Like all good rock stories, the controversy surrounding this song is legendary. Though the principal milestone hangs around the neck of that garage band called the Kingsmen. Back then, amplified geetar sounds or the mere sight of Elvis’s gyrating hips were sufficient material for the coast-to-coast US media to whip up ignorant hostility, in a considered attempt to outrage a nation. If the band’s internal turmoil wasn’t enough for them in 1963, the FBI (under J Edgar Hoover’s watch) began a persecution lasting 2 ½ years that involved cross-examining all and sundry attached to the Portland based recording. Everyone that is, apart from singer Jack Ely, who had left the band shortly after the release date. The investigation was initiated due to reports that the lyrics had a sexual content, something which was disputed by the band and never proven, consequently a seemingly wasted 5 year (costing $1.3 million) law suit followed.

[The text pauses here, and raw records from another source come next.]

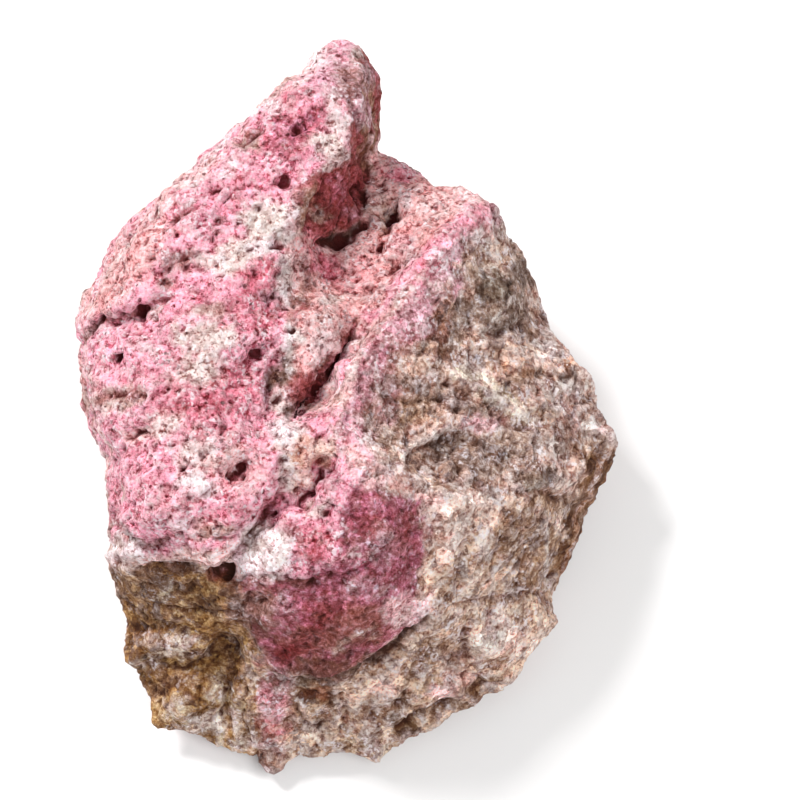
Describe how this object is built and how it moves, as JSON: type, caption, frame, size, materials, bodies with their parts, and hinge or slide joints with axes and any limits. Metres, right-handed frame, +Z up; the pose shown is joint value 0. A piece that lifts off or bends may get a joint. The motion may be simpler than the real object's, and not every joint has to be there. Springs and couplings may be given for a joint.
{
  "type": "thulite rock",
  "caption": "Loose lump of pink thulite: a porous pink slab and spire, a smooth pink bulge and brown broken faces, resting on a flat underside.",
  "frame": {"origin": "centre of the bounding box, on the surface that the lump rests on", "axes": "+Y along the lump towards its spire, +Z up from the rest face"},
  "size_m": [0.0632, 0.0834, 0.0355],
  "materials": {
    "thulite": "rough porous pink crust over granular tan and grey-brown broken faces"
  },
  "bodies": {
    "root": {"thulite_rock": "thulite"}
  },
  "joints": []
}
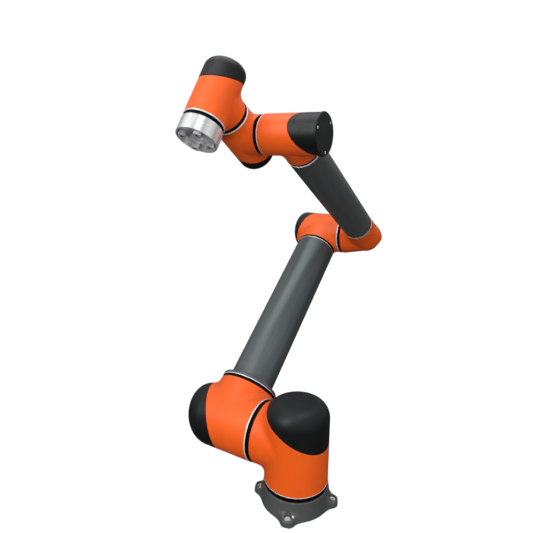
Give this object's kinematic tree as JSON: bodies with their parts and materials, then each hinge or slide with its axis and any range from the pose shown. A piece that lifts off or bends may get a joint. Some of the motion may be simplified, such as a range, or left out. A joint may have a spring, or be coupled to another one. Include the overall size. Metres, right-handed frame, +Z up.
{
  "type": "collaborative robot arm",
  "caption": "Six-axis collaborative robot arm with offset joint modules, round covers, two arm tubes and a flanged tool end; every joint turns.",
  "frame": {"origin": "centre of the base's mounting face", "axes": "+Z up along the base joint, X and Y along the sides of the square of mounting bolts"},
  "size_m": [0.5238, 0.6277, 0.8968],
  "materials": {
    "painted_casting": "satin orange powder coat over cast aluminium",
    "black_cover": "satin black moulded cover",
    "cast_base": "dark grey painted casting",
    "upper_arm_tube": "grey anodised tube",
    "forearm_tube": "dark grey anodised tube, matte",
    "seal_rubber": "black lip seal",
    "trim_aluminium": "bright turned ring",
    "tool_aluminium": "turned aluminium",
    "fastener_steel": "zinc plated",
    "drive_steel": "ground steel",
    "motor_windings": "varnished copper windings",
    "circuit_board": "green circuit board"
  },
  "bodies": {
    "base": {"base_flange": "cast_base", "base_bolts": "fastener_steel", "base_seal_ring": "seal_rubber", "base_output_flange": "drive_steel"},
    "shoulder": {"shoulder_housing": "painted_casting", "shoulder_cap": "black_cover", "shoulder_trim_ring": "trim_aluminium", "shoulder_seal_ring": "seal_rubber", "shoulder_stator": "motor_windings", "shoulder_gear_ring": "drive_steel", "shoulder_driver_board": "circuit_board", "shoulder_output_flange": "drive_steel"},
    "upper_arm": {"upper_arm_housing": "painted_casting", "upper_arm_cap": "black_cover", "upper_arm_collar": "upper_arm_tube", "upper_arm_tube": "upper_arm_tube", "elbow_drive_housing": "painted_casting", "elbow_drive_cap": "black_cover", "upper_arm_seal_rings": "seal_rubber", "upper_arm_trim_rings": "trim_aluminium", "upper_arm_stators": "motor_windings", "upper_arm_gear_rings": "drive_steel", "upper_arm_driver_boards": "circuit_board"},
    "forearm": {"elbow_housing": "painted_casting", "forearm_tube": "forearm_tube", "wrist_1_housing": "painted_casting", "wrist_1_cap": "black_cover", "wrist_1_cap_screws": "fastener_steel", "forearm_seal_rings": "seal_rubber", "forearm_trim_rings": "trim_aluminium", "forearm_output_flange": "drive_steel", "wrist_1_stator": "motor_windings", "wrist_1_gear_ring": "drive_steel", "wrist_1_driver_board": "circuit_board"},
    "wrist_2": {"wrist_2_housing": "painted_casting", "wrist_2_cap": "black_cover", "wrist_2_trim_ring": "trim_aluminium", "wrist_2_seal_ring": "seal_rubber", "wrist_2_output_flange": "drive_steel", "wrist_2_stator": "motor_windings", "wrist_2_gear_ring": "drive_steel", "wrist_2_driver_board": "circuit_board"},
    "wrist_3": {"wrist_3_housing": "painted_casting", "wrist_3_cap": "black_cover", "wrist_3_trim_ring": "trim_aluminium", "wrist_3_seal_ring": "seal_rubber", "wrist_3_output_flange": "drive_steel", "wrist_3_stator": "motor_windings", "wrist_3_gear_ring": "drive_steel", "wrist_3_driver_board": "circuit_board"},
    "tool": {"tool_flange": "tool_aluminium", "tool_seal_ring": "seal_rubber", "tool_output_flange": "drive_steel"},
    "base_motor": {"base_rotor": "drive_steel"},
    "shoulder_motor": {"shoulder_rotor": "drive_steel"},
    "elbow_motor": {"elbow_rotor": "drive_steel"},
    "wrist_1_motor": {"wrist_1_rotor": "drive_steel"},
    "wrist_2_motor": {"wrist_2_rotor": "drive_steel"},
    "wrist_3_motor": {"wrist_3_rotor": "drive_steel"}
  },
  "joints": [
    {"name": "base_turn", "type": "hinge", "parent": "base", "child": "shoulder", "pos_m": [0, 0, 0], "axis": [0, 0, 1], "range_deg": [-175, 175]},
    {"name": "shoulder_lift", "type": "hinge", "parent": "shoulder", "child": "upper_arm", "pos_m": [0, 0, 0.1325], "axis": [-0.8704, -0.4924, 0], "range_deg": [-228, 122]},
    {"name": "elbow_bend", "type": "hinge", "parent": "upper_arm", "child": "forearm", "pos_m": [-0.36766, 0.32695, 0.48336], "axis": [-0.8704, -0.4924, 0], "range_deg": [-38, 262]},
    {"name": "wrist_1_bend", "type": "hinge", "parent": "forearm", "child": "wrist_2", "pos_m": [-0.04489, 0.00827, 0.74551], "axis": [-0.8704, -0.4924, 0], "range_deg": [-178.5, 171.5]},
    {"name": "wrist_2_turn", "type": "hinge", "parent": "wrist_2", "child": "wrist_3", "pos_m": [-0.13802, -0.04442, 0.74551], "axis": [0.4058, -0.7173, 0.5664], "range_deg": [-175, 175]},
    {"name": "wrist_3_spin", "type": "hinge", "parent": "wrist_3", "child": "tool", "pos_m": [-0.09419, -0.12188, 0.80668], "axis": [0.2407, -0.514, -0.8233], "range_deg": [-175, 175]},
    {"name": "base_motor_spin", "type": "hinge", "parent": "shoulder", "child": "base_motor", "pos_m": [0, 0, 0], "axis": [0, 0, 1], "continuous": true},
    {"name": "shoulder_motor_spin", "type": "hinge", "parent": "upper_arm", "child": "shoulder_motor", "pos_m": [0, 0, 0.1325], "axis": [-0.8704, -0.4924, 0], "continuous": true},
    {"name": "elbow_motor_spin", "type": "hinge", "parent": "upper_arm", "child": "elbow_motor", "pos_m": [-0.36766, 0.32695, 0.48336], "axis": [-0.8704, -0.4924, 0], "continuous": true},
    {"name": "wrist_1_motor_spin", "type": "hinge", "parent": "forearm", "child": "wrist_1_motor", "pos_m": [-0.04489, 0.00827, 0.74551], "axis": [-0.8704, -0.4924, 0], "continuous": true},
    {"name": "wrist_2_motor_spin", "type": "hinge", "parent": "wrist_2", "child": "wrist_2_motor", "pos_m": [-0.13802, -0.04442, 0.74551], "axis": [0.4058, -0.7173, 0.5664], "continuous": true},
    {"name": "wrist_3_motor_spin", "type": "hinge", "parent": "wrist_3", "child": "wrist_3_motor", "pos_m": [-0.09419, -0.12188, 0.80668], "axis": [0.2407, -0.514, -0.8233], "continuous": true}
  ],
  "couplings": [
    {"joint": "base_motor_spin", "follows": "base_turn", "ratio": 100},
    {"joint": "shoulder_motor_spin", "follows": "shoulder_lift", "ratio": 100},
    {"joint": "elbow_motor_spin", "follows": "elbow_bend", "ratio": -100},
    {"joint": "wrist_1_motor_spin", "follows": "wrist_1_bend", "ratio": -100},
    {"joint": "wrist_2_motor_spin", "follows": "wrist_2_turn", "ratio": -100},
    {"joint": "wrist_3_motor_spin", "follows": "wrist_3_spin", "ratio": -100}
  ]
}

After this bizarrely calculated furore, it was deemed that the lyrics were “unintelligible at any speed”…  But as Dave Marsh suggests, were the FBI genuinely acting on the behalf of US citizens to prove this was “… a piece of filth undermining the values of the nation…”? Perhaps one of the more hilariously tenuous suggestions in this context concerns Hoover’s concealed love of garage music. Apparently, he contributed and often wrote reviews for Village Voice, Creem and Rolling Stone magazines under such pseudonyms as “Chip Duggins”, “Scooter Merriweather” and “Sludge Gunderson”. Judge for yourselves!